Now the whole boat had been found, apart from the transom board, and was being looked after by Poole Museum Service. Yet it would be another forty years until the logboat would be ready to go on display. After many years of attempting to conserve it without success, conservators from York Archaeological Trust came up with the idea of preserving it in sugar. This involves soaking waterlogged wood in a sugar solution until it has completely impregnated the wood, and then drying this out in very controlled conditions. This was the first large waterlogged wooden object to be preserved in this way. Conservators and volunteers spent days removing thousands of sugar crystals from the surface, which had formed over the boat’s surface as the boat was dried out.

Radiocarbon dating has revealed the boat to be Iron Age, dated to around 295 BC. This date is unusual - very few prehistoric logboats have survived. Damian Goodburn, ancient woodwork specialist, has commented: “It is easy for prehistory to be reduced to the study of flintwork, pottery, postholes and burials until spectacular finds such as the Poole boat are seen.”

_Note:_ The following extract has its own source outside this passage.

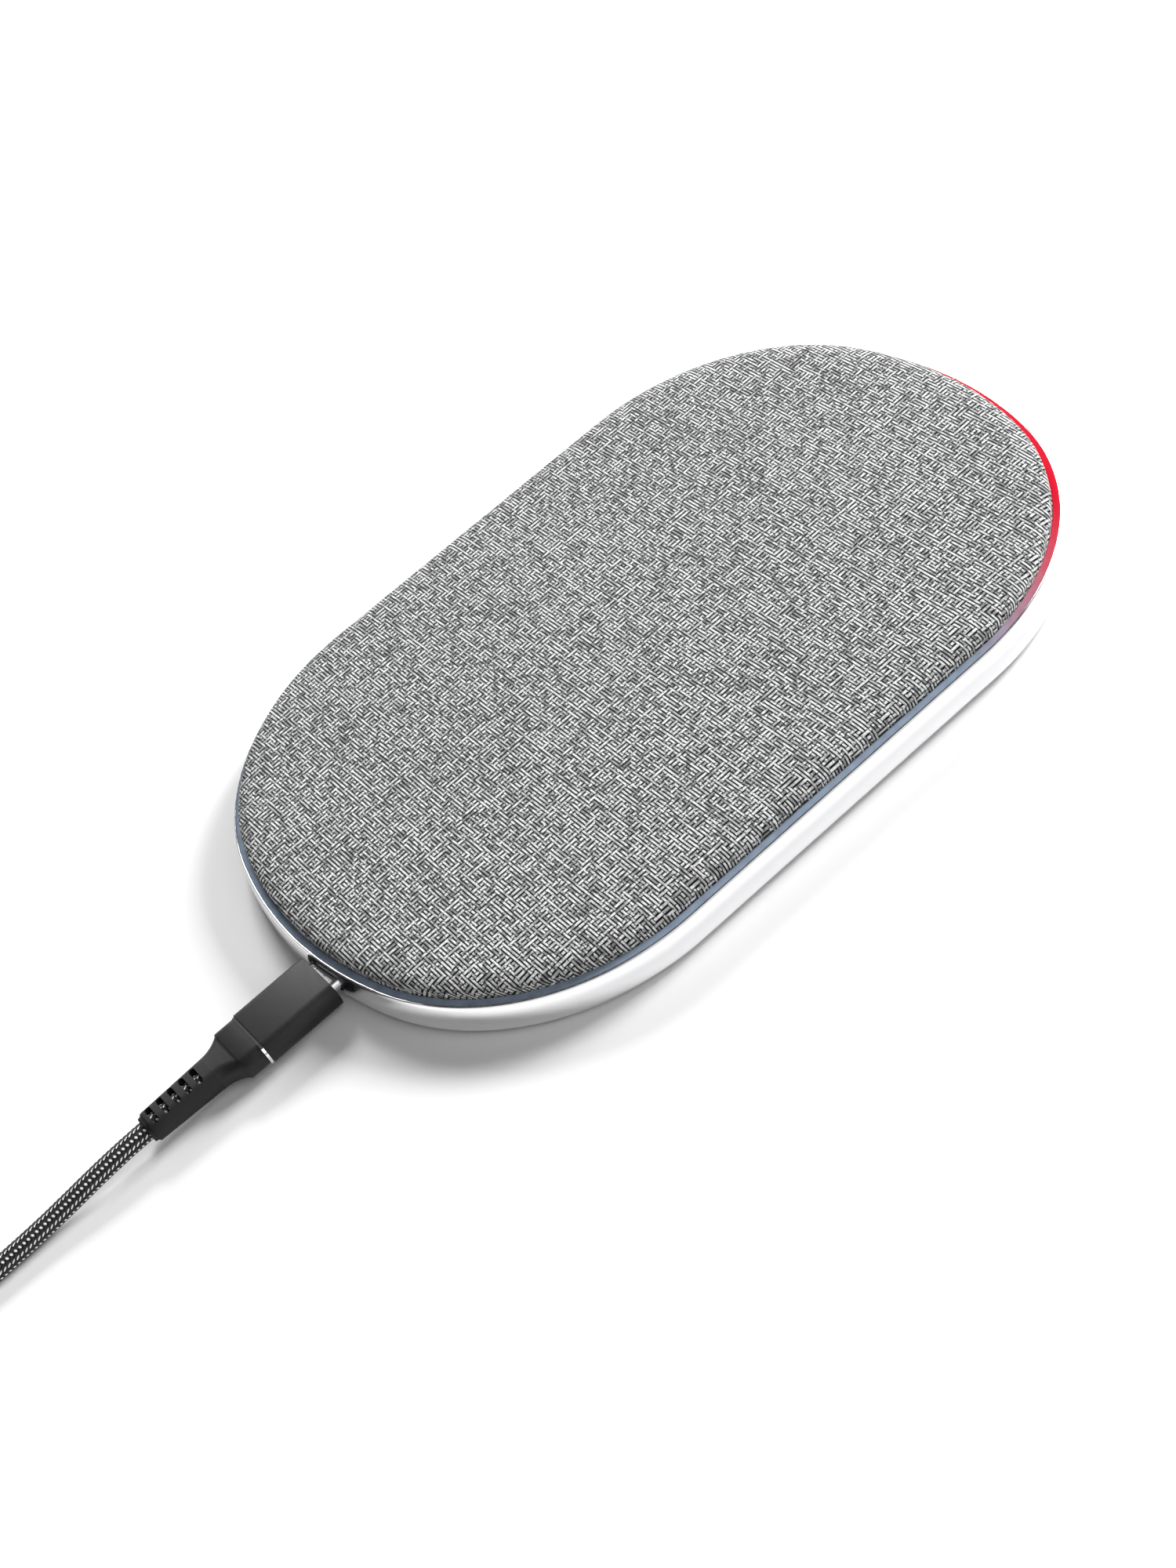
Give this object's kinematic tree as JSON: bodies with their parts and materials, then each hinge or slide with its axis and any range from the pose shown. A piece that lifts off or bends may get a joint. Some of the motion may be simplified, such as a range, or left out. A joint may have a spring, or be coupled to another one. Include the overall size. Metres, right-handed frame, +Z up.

Whilst the use of logboats in Britain appears to have died out in the medieval period, this type of boat is still being made in places as diverse as Africa, North America and the Pacific Islands. Use of these boats stretches back thousands of years into the past, right up to the present day.  Yet while the idea of making a boat in this way spread across the world, it is unlikely that the boat itself has ever left the shallow waters of Poole Harbour, as the design is not suitable for sailing deeper waters.